The sudden clamouring for this game seems really weird to me. If this game was this beloved where was all the hype for it pre-E3? A lot of this just seems like a bandwagon to me.

It is silly. Everyone that is holy-smokes excited for this will play it once or twice and probably not touch it again. Those who have never heard about it will probably care even less, to a negative degree scale I presume.

It was a novel thing at the time but it doesn't mean it was actually a great game per-se.

People yelling about stuff on social media has managed to bring an old game back out for people to play. This is the best thing that social media has been used for in a good while with gamers. Who cares is some people are caught up in the hype about it? It's brought something back from the dead and all it took was for people to ask Sony a lot.

As for why people had no hype for it pre-E3, it's one of those games you never expected to see another one of ever again.

Ya'll just being sour over nothing. Let people enjoy this.

Classic games being preserved and made available to more people is always a good thing...but to me this is kind of exemplifies of how a few people in the press with symbolic megaphones can affect the market in ways that the actual market doesn't want or care about.
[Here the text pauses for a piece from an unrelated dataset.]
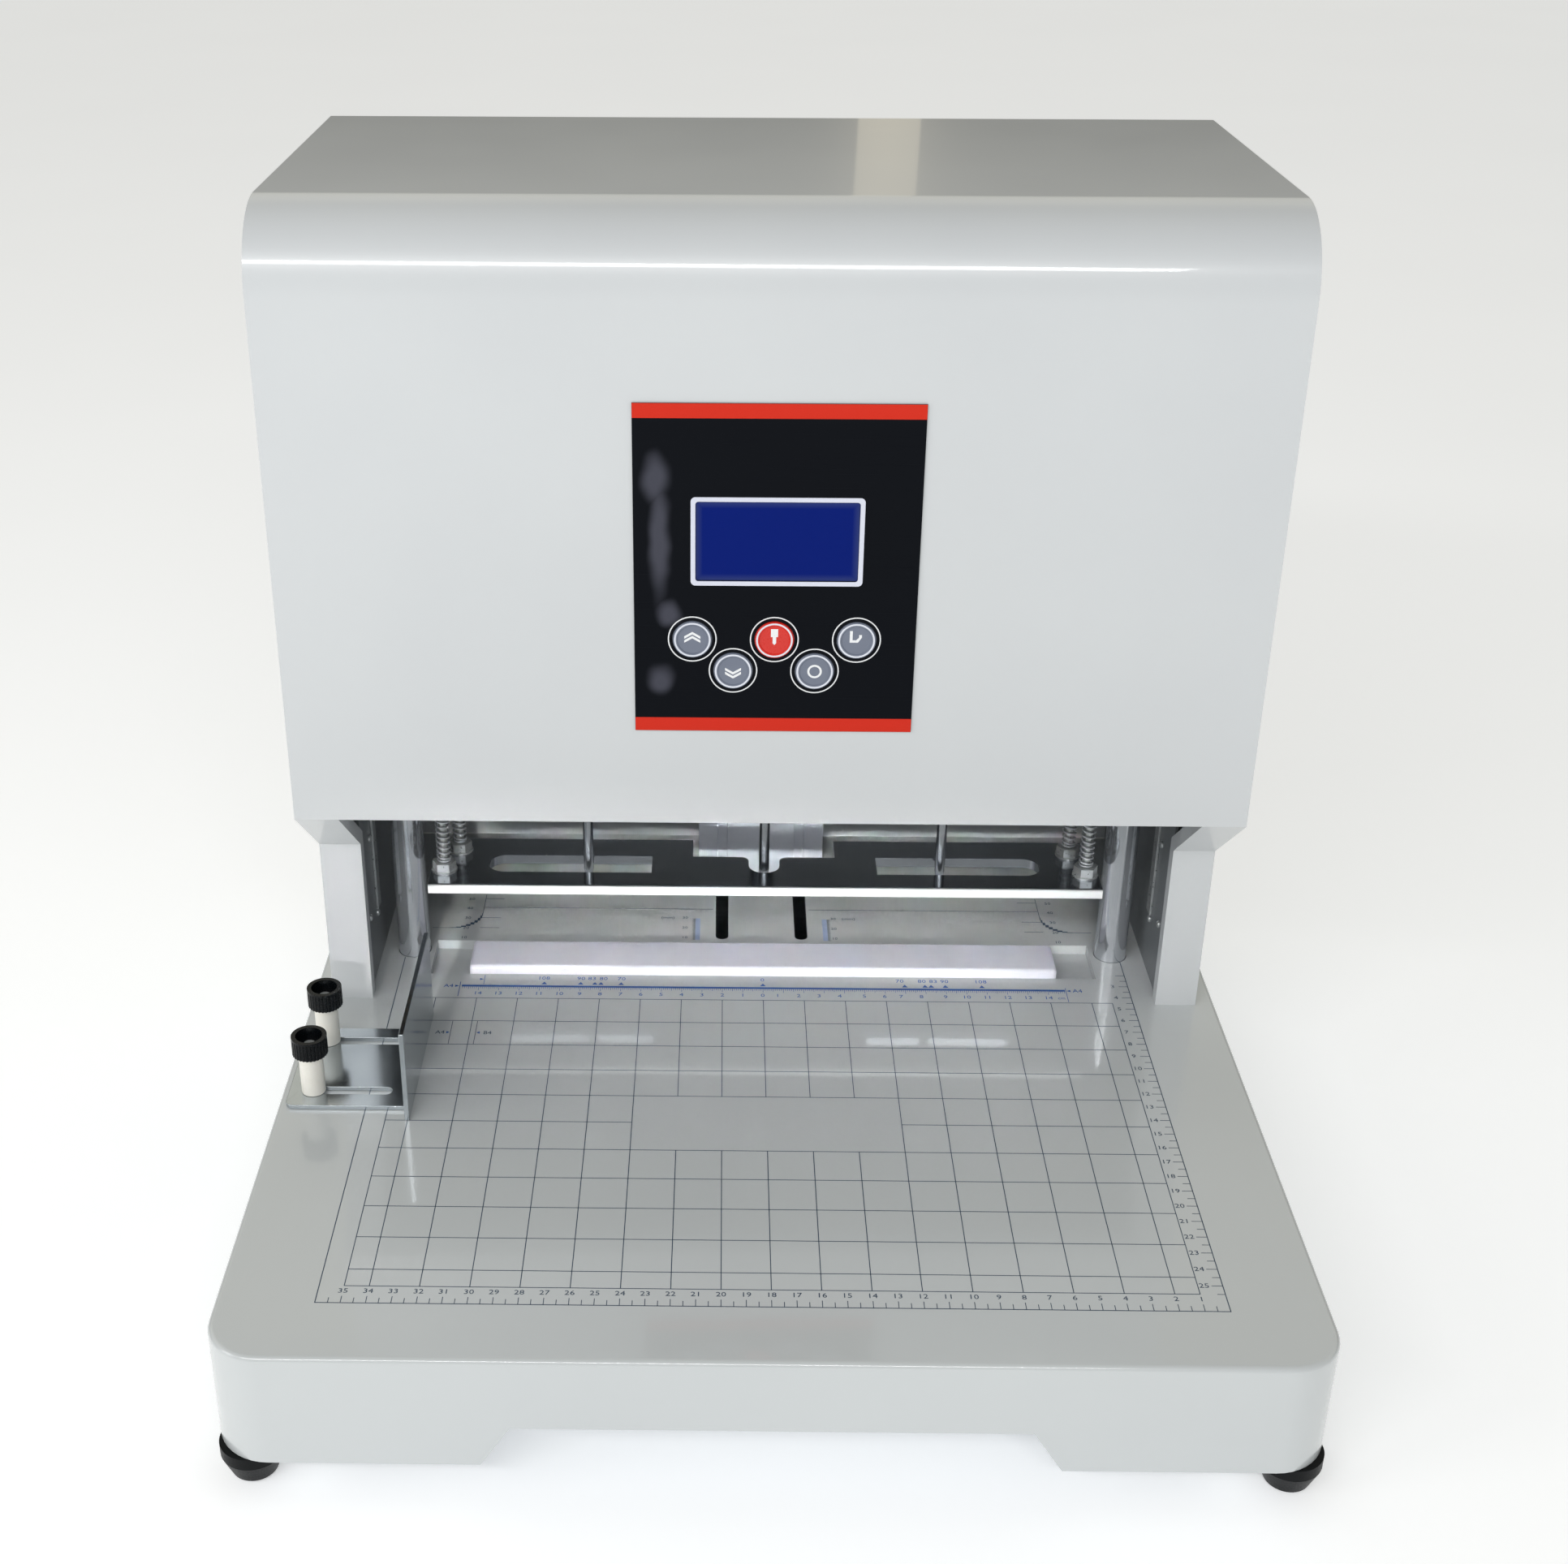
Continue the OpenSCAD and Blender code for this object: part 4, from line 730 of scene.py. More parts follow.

That's not a good thing; and I suspect is an underlying subtext driving others that are questioning this move even if they can't put words to it.

Vib Ribbon is unique, but it isn't a very good game. Regardless, it somehow became the avatar for the aging gaming press's nostalgia for quirky Japanese games we never got in the US (most with good reason); I doubt the market at large cares about the game, and yet here we are. Were resources dedicated to this port that would have better been spent on something else? Probably not, and because the press has been effusive about the game it will probably sell enough (to people that will probably play it for 20 minutes and then never again) to cover the cost of said porting, so in the end, not a big deal. But the hypothetical scenario where resources are invested in placating a few highly visible critics or members of the press to actual detriment of catering the game buying market at large is obviously undesirable.